We have migrated this algorithm to work with a new version of the Quantopian API. The code is different than the original version, but the investment rationale of the algorithm has not changed. We've put everything you need to know here on one page.
This backtest was created using an older version of the backtester. Please re-run this backtest to see results using the latest backtester.

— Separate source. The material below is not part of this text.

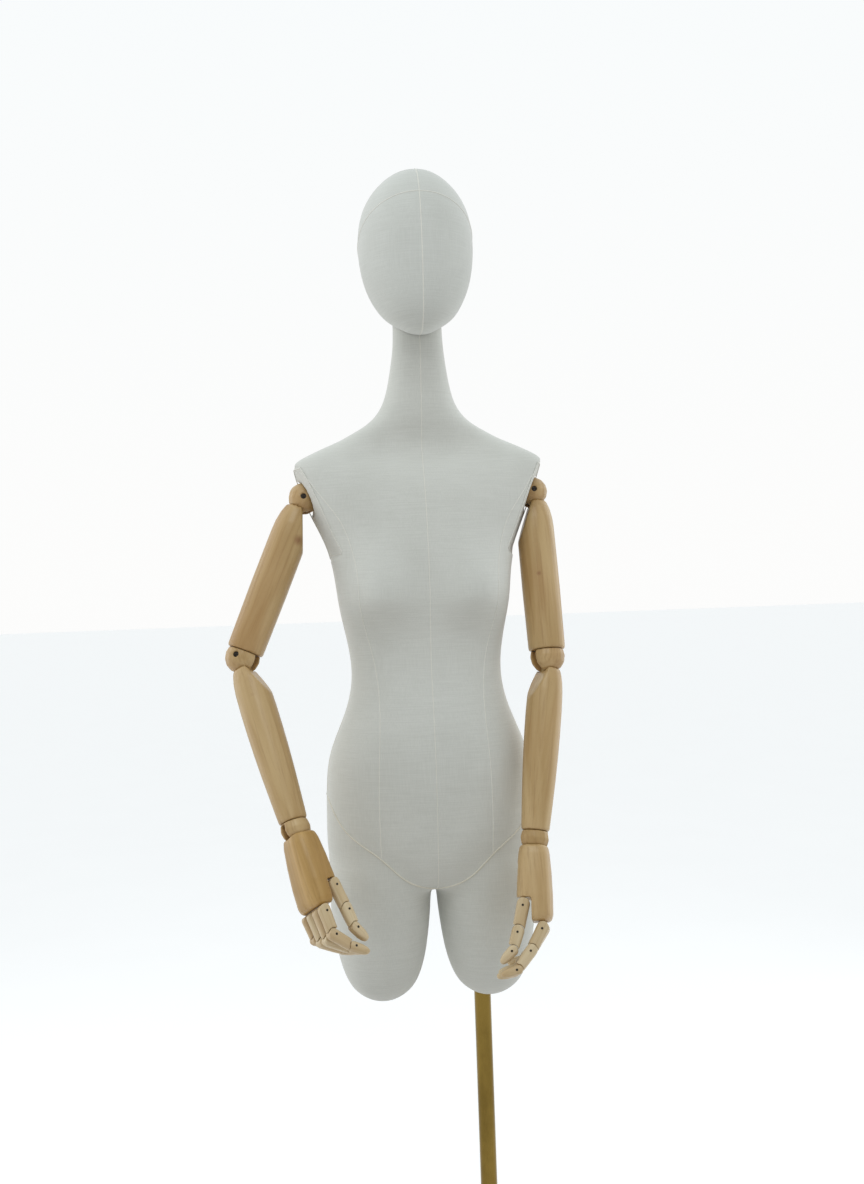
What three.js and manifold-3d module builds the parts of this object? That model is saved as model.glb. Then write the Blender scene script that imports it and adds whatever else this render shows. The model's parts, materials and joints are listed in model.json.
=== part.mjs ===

Learn more about the recent changes.
There was a runtime error.

Hi peter,

Can I ask how to you derive the weights for the two stocks?
Which period of data did you use to derive the weights?
Thanks.

I believe the johansen test is the answer for determining the correct weights... see this blog post for an example https://robotwealth.com/exploring-mean-reversion-and-cointegration-part-2/ and general post for pairs trading http://epchan.blogspot.com/2006/11/cointegration-is-not-same-as.html

@Jianwei Wang

You can use slope of linear regression between EWA and EWC to determine the weight of two stocks. Another approach rightly pointed out above is to use Johansen test's Eigen vectors as weights. More details about these methods can be found in course by Dr. Ernie Chan on Mean Reversion.

A pitfall alert is don't consider full data to determine weight as you will introduce look ahead bias in your back testing results.